Dalam barisan para angsa yang jelita, kadang menyempil terheret-heret pula si itik buruk rupa. Yang keliru dari itik yang lebih rudin bentuknya dan lebih kusam bulunya itu adalah; jika ia merasa bahwa dirinya serupa dengan kawanan angsa, atau malah merasa lebih istimewa karena berbeda.
Ah iya. Berkawan dengan para shalih dan mulia haruslah disertai kesadaran bahwa kita belumlah bagian dari mereka; selalu ‘sedang menuju’, dan tak pernah ‘telah sampai’. Meski ada saatnya menjadi alat penyuci, debu tayammum seperti kami ini harus tahu, bahwa ia hanya bagian dari kotor yang harus dibersihkan ketika gemericik air wudhu tersedia tuk menjadi thaharah sempurna.

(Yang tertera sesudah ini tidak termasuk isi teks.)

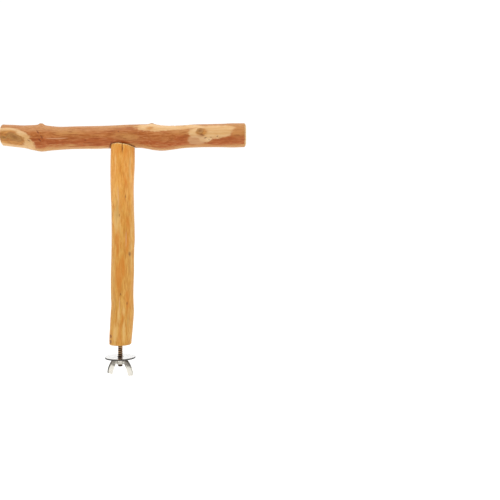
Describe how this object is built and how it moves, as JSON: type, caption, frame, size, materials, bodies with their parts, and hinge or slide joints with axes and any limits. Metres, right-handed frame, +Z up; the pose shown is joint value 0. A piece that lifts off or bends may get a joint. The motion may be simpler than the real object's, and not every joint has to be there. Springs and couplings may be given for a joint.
{
  "type": "bird perch",
  "caption": "Natural wood T perch: a branch bar on a post that clamps to cage wires or a board with a threaded stud, a wide washer and a wing nut.",
  "frame": {"origin": "centre of the post's sawn foot, on the stud's axis", "axes": "+Z up the stud and the post, +X along the bar towards its right end as pictured, -Y towards the picture's camera"},
  "size_m": [0.2, 0.025, 0.2064],
  "materials": {
    "bar_wood": "reddish inner bark left on in streaks, peeled to pale yellow wood in patches, matte",
    "post_wood": "peeled branch, warm orange-yellow with long streaks, low sheen",
    "screw_steel": "plain steel, hidden in the wood",
    "stud_steel": "zinc plate with brown oil stain in the thread",
    "washer_zinc": "bright zinc plate with fine stamping marks",
    "nut_zinc": "bright plate on a cold-formed blank"
  },
  "bodies": {
    "perch": {"perch_bar": "bar_wood", "post": "post_wood", "dowel_screw": "screw_steel", "hanger_bolt": "stud_steel"},
    "washer": {"clamp_washer": "washer_zinc"},
    "nut": {"wing_nut": "nut_zinc"}
  },
  "joints": [
    {"name": "washer_slide", "type": "slide", "parent": "perch", "child": "washer", "axis": [0, 0, 1], "range_m": [-0.0053, 0.0097]},
    {"name": "nut_turn", "type": "hinge", "parent": "washer", "child": "nut", "pos_m": [0, 0, -0.01125], "axis": [0, 0, 1], "range_deg": [-2700, 4968]}
  ],
  "couplings": [
    {"joint": "washer_slide", "follows": "nut_turn", "m_per_rad": 0.00011141}
  ]
}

Jazaakumullaahu khayran Ustadz @hanan_attaki @abufida.tj @steven.indra.wibowo, Abangnda @marioirwinsyah dan para gurunda lain nan tak terfoto yang kemarin di @hijrahfest menjadikan debu ini terhanyut dalam derasnya ilmu dan terbuih dalam gelombang ‘amal mereka.

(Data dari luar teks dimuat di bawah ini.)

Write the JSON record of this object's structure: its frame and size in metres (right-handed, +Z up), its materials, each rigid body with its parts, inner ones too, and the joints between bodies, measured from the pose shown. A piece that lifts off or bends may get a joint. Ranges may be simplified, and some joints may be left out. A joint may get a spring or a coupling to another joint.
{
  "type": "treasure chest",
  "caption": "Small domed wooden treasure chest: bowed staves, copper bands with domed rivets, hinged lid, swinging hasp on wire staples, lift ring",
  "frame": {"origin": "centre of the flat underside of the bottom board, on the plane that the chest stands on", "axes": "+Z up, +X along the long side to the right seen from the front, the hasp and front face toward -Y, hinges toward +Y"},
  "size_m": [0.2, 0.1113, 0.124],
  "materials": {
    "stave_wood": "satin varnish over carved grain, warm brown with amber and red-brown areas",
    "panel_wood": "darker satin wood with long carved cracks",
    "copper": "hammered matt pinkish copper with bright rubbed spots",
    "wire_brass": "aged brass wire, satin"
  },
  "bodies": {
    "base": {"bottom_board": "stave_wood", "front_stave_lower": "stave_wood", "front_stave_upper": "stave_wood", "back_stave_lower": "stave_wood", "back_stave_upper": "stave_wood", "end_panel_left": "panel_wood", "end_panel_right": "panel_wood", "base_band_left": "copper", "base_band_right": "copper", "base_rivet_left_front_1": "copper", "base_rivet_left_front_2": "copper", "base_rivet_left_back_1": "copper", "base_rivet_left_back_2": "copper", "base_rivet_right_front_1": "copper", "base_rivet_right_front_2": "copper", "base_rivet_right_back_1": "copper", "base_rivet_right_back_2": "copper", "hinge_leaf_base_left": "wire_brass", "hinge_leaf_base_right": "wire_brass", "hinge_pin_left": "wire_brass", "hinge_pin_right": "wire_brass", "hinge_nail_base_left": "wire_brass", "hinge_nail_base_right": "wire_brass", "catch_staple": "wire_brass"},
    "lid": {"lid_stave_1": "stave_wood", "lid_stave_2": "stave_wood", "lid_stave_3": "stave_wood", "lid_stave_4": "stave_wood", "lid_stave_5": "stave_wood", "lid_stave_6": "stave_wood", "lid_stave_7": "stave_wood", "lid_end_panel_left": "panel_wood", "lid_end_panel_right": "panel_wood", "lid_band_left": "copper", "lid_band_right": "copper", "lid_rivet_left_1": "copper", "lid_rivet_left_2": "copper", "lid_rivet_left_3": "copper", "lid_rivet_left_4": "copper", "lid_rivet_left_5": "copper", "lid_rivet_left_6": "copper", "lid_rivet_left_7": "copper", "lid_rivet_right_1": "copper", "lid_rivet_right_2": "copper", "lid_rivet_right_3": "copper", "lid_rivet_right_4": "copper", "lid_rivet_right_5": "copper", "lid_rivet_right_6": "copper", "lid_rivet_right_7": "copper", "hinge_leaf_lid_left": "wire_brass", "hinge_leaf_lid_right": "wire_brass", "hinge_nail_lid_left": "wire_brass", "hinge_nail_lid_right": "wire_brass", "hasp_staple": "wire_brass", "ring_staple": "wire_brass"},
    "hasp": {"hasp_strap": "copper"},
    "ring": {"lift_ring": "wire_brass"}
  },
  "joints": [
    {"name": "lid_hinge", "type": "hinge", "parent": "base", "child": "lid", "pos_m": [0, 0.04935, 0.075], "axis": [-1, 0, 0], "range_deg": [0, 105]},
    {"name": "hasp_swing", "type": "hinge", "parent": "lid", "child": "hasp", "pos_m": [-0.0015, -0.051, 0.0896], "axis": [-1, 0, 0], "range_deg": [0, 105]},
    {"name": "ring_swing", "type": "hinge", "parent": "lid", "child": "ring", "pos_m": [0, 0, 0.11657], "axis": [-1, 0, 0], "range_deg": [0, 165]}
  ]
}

Sungguh telah beruntung anjingnya Ashhabul Kahfi ketika membersamai dan menjagai para Ahli Iman, demikian pulalah tak muluk kami berharap agar kelak diingat oleh beliau-beliau di akhirat. Seperti kata Imam Hasan Al Bashri, “Perbanyaklah teman yang shalih, sebab mereka memiliki syafa’at di Yaumil Qiyamah.” Jika dosa membebat kaki hingga tak mampu ikut berlari, jika ‘amal diri tak mungkin mengejar langkah menuju jannah; semoga cinta kelak menghimpun kami di surga.
Ah, tak ada yang lebih menggambarkan perasaan ini daripada syair Imam Asy Syafi’i:
احب الصالحين و لست منهم
لعلي أن أنال بهم شفاعة
وأكره من تجارته المعاصي
وإن كنا سواء في البضاعة
“Aku mencintai para shalihin meski diri ini tak termasuk dalam kumpulannya.
Semoga dengan cinta itu kan kuraih syafa’at bersama mereka.
Dan aku tak suka pada dia yang maksiat menjadi perniagaannya.
Meski kami dalam berbagai-bagai sama keadaannya.”